His sole major purchase came in 2009, when Surgut bought 21 percent of Mol Nyrt., Hungary’s largest refiner, prompting the government in Budapest to warn of a hostile takeover. Hungary paid Surgut 1.88 billion euros ($2.1 billion) two years later to exit the company, earning it a profit of about 500 million euros.
“You don’t need much of a brain to spend money,” Bogdanov said at a rare media event back in 2002, when Surgut’s cash pile reached $4 billion for the first time and reporters wanted to know what he planned to do with the money. “Wait and see. Everything is done intelligently.”
Bogdanov cemented his hold over Surgut in the mid-1990s, when then-President Boris Yeltsin’s cash-strapped government auctioned off Russia’s industrial jewels for loans it never repaid. Surgut’s pension fund acquired 40 percent of its parent company for what was then less than $100 million.
After changing the structure several times, Bogdanov would eventually come to shield Surgut behind two dozen legal entities with interlocking ownerships, according to the bankers.
These firms are all registered in Surgut by current or former employees and none has more than 5 percent at any given time in order to avoid disclosure requirements, they said.
William Browder, the US-born investor who was once the largest foreign owner of Russian stocks, was barred from the country in 2005 while trying to force greater disclosure at companies such as Surgut and Gazprom.

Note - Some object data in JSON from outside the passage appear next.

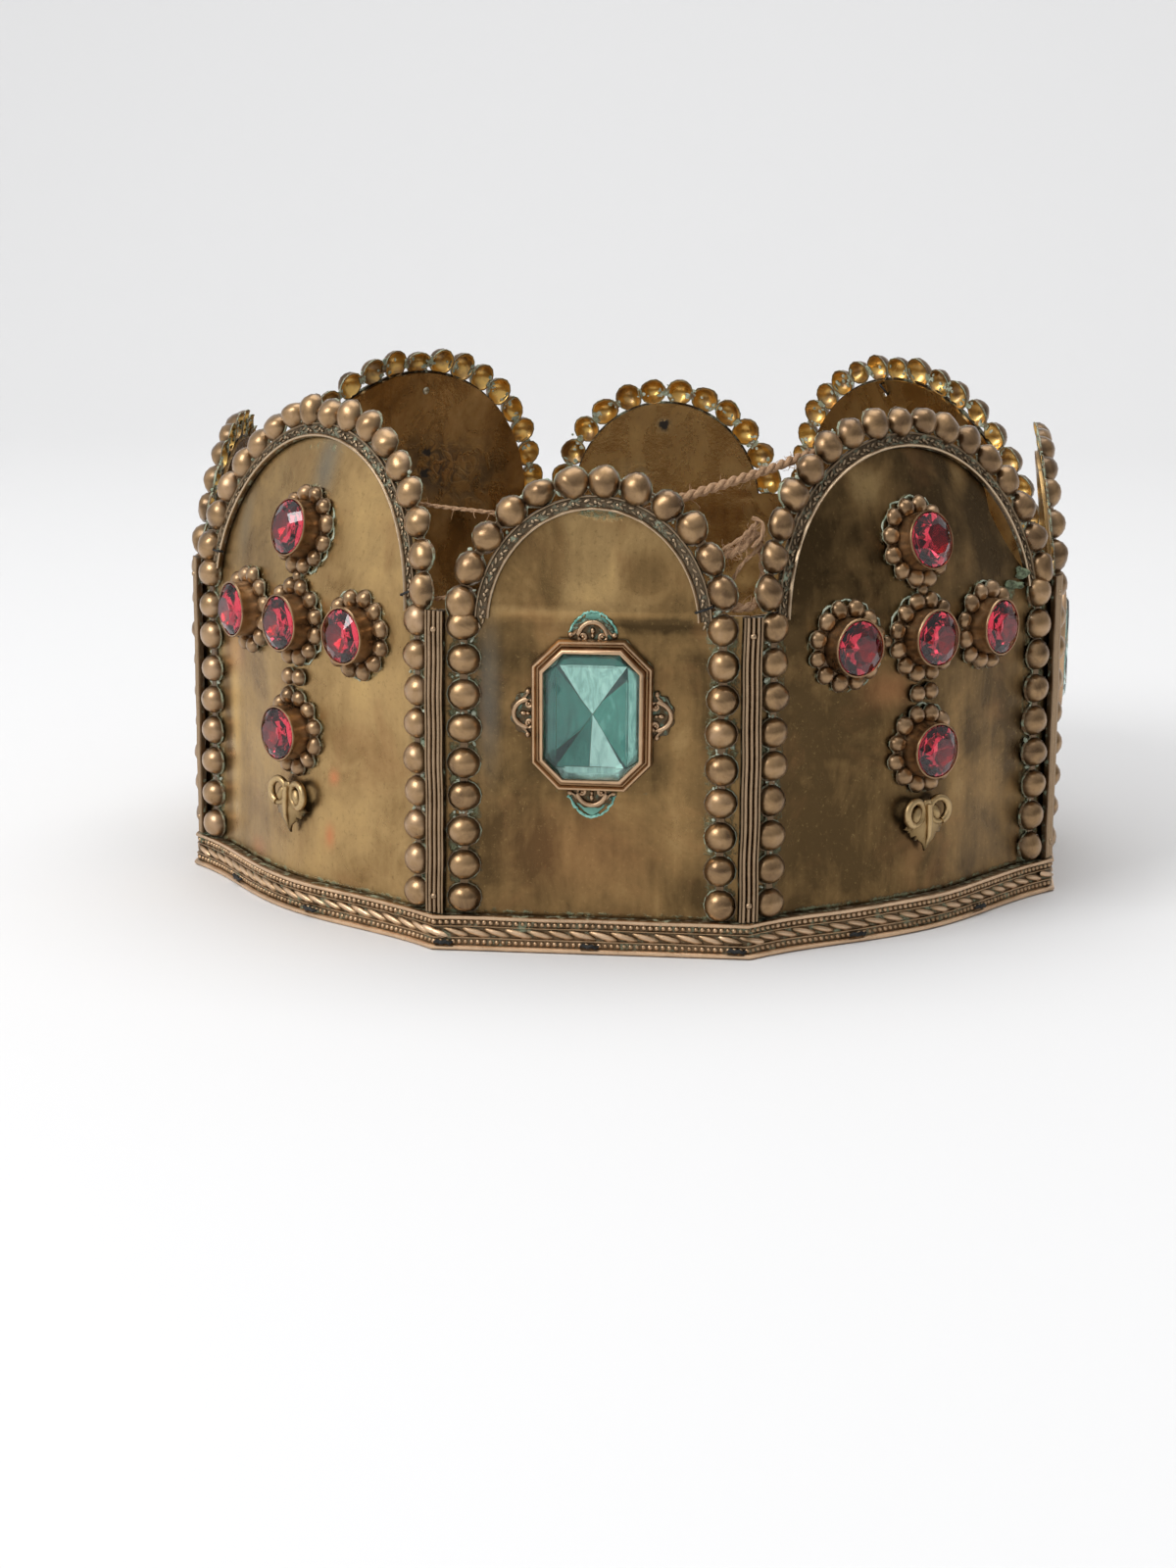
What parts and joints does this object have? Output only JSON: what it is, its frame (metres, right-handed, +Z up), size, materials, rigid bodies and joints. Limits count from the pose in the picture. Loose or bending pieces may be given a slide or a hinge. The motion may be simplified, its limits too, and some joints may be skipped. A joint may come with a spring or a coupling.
{
  "type": "theatrical crown",
  "caption": "Eight-sided arched stage crown of aged sheet brass with bead borders, large cut stones, rosette crosses and a moulded base border; it stands on its base.",
  "frame": {"origin": "middle of the ring of panels, on the plane of the base border's underside", "axes": "+Z up; -Y is the front, towards the front panel with a large stone; +X is the wearer's left, to the right as seen from the front"},
  "size_m": [0.2246, 0.2246, 0.1242],
  "materials": {
    "aged_sheet": "aged olive-brown brass sheet, mottled, with soft reflections and green crusts at its edges",
    "bronzed_beads": "satin coppery bronze half-round beads with pale green in the crevices",
    "dark_trim": "dark stamped brass trim with lighter worn ridges",
    "teal_glass": "clear teal glass, cut with sloping facets",
    "ruby_glass": "deep red clear glass, round cut",
    "jute": "twisted brown jute twine, frayed"
  },
  "bodies": {
    "root": {"panel_front": "aged_sheet", "panel_front_right": "aged_sheet", "panel_right": "aged_sheet", "panel_back_right": "aged_sheet", "panel_back": "aged_sheet", "panel_back_left": "aged_sheet", "panel_left": "aged_sheet", "panel_front_left": "aged_sheet", "bead_border_front": "bronzed_beads", "bead_border_front_right": "bronzed_beads", "bead_border_right": "bronzed_beads", "bead_border_back_right": "bronzed_beads", "bead_border_back": "bronzed_beads", "bead_border_back_left": "bronzed_beads", "bead_border_left": "bronzed_beads", "bead_border_front_left": "bronzed_beads", "stone_frame_front": "dark_trim", "teal_stone_front": "teal_glass", "cross_front_right": "bronzed_beads", "ruby_front_right_middle": "ruby_glass", "ruby_front_right_left": "ruby_glass", "ruby_front_right_right": "ruby_glass", "ruby_front_right_top": "ruby_glass", "ruby_front_right_bottom": "ruby_glass", "stone_frame_right": "dark_trim", "teal_stone_right": "teal_glass", "cross_back_right": "bronzed_beads", "ruby_back_right_middle": "ruby_glass", "ruby_back_right_left": "ruby_glass", "ruby_back_right_right": "ruby_glass", "ruby_back_right_top": "ruby_glass", "ruby_back_right_bottom": "ruby_glass", "stone_frame_back": "dark_trim", "teal_stone_back": "teal_glass", "cross_back_left": "bronzed_beads", "ruby_back_left_middle": "ruby_glass", "ruby_back_left_left": "ruby_glass", "ruby_back_left_right": "ruby_glass", "ruby_back_left_top": "ruby_glass", "ruby_back_left_bottom": "ruby_glass", "stone_frame_left": "dark_trim", "teal_stone_left": "teal_glass", "cross_front_left": "bronzed_beads", "ruby_front_left_middle": "ruby_glass", "ruby_front_left_left": "ruby_glass", "ruby_front_left_right": "ruby_glass", "ruby_front_left_top": "ruby_glass", "ruby_front_left_bottom": "ruby_glass", "pilaster_front_to_front_right": "dark_trim", "pilaster_front_right_to_right": "dark_trim", "pilaster_right_to_back_right": "dark_trim", "pilaster_back_right_to_back": "dark_trim", "pilaster_back_to_back_left": "dark_trim", "pilaster_back_left_to_left": "dark_trim", "pilaster_left_to_front_left": "dark_trim", "pilaster_front_left_to_front": "dark_trim", "base_border": "dark_trim", "twine_span": "jute", "twine_lashing": "jute"}
  },
  "joints": []
}
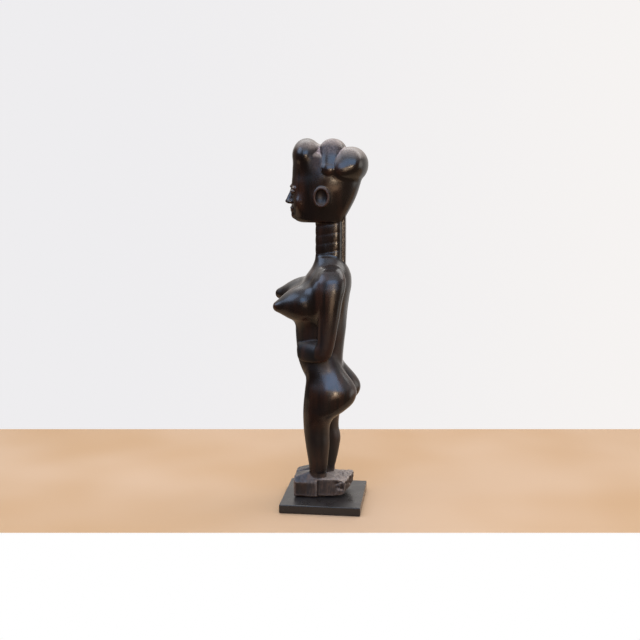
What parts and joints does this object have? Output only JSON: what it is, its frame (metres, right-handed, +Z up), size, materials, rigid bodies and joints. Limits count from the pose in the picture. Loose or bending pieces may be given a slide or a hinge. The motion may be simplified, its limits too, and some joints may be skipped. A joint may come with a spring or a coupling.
{
  "type": "carved wooden figure",
  "caption": "Carved hardwood figure of a standing woman with lobed hair, a ringed neck and hands on the belly, on her own rough foot block and a flat dark stand board.",
  "frame": {"origin": "middle of the stand board's underside", "axes": "+Z up, the figure faces -Y, +X is her left side"},
  "size_m": [0.091, 0.0994, 0.3862],
  "materials": {
    "carved_wood": "very dark hardwood, hand polished to a shine on the body and left rough and matte on the foot block",
    "board_paint": "wooden board painted satin black, edges rubbed"
  },
  "bodies": {
    "root": {"figure": "carved_wood", "stand_board": "board_paint"}
  },
  "joints": []
}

He was suing Surgut at the time, arguing that management illegally controlled 62 percent of the voting stock through so-called treasury shares. The case was rejected a month after Russia annulled Browder’s visa, calling him a “threat to national security.”
A decade later, Browder, who once called Bogdanov “the Saddam Hussein of Russian business,” is still not sure who made the decision to bar him or why. “The two outstanding theories” have to do with “the trouble I was making” for Surgut and Gazprom, Browder said by phone from London.
“Surgut is one of the largest oil companies in the world and it’s totally nontransparent,” Browder said. “Why does nobody know who owns this company?”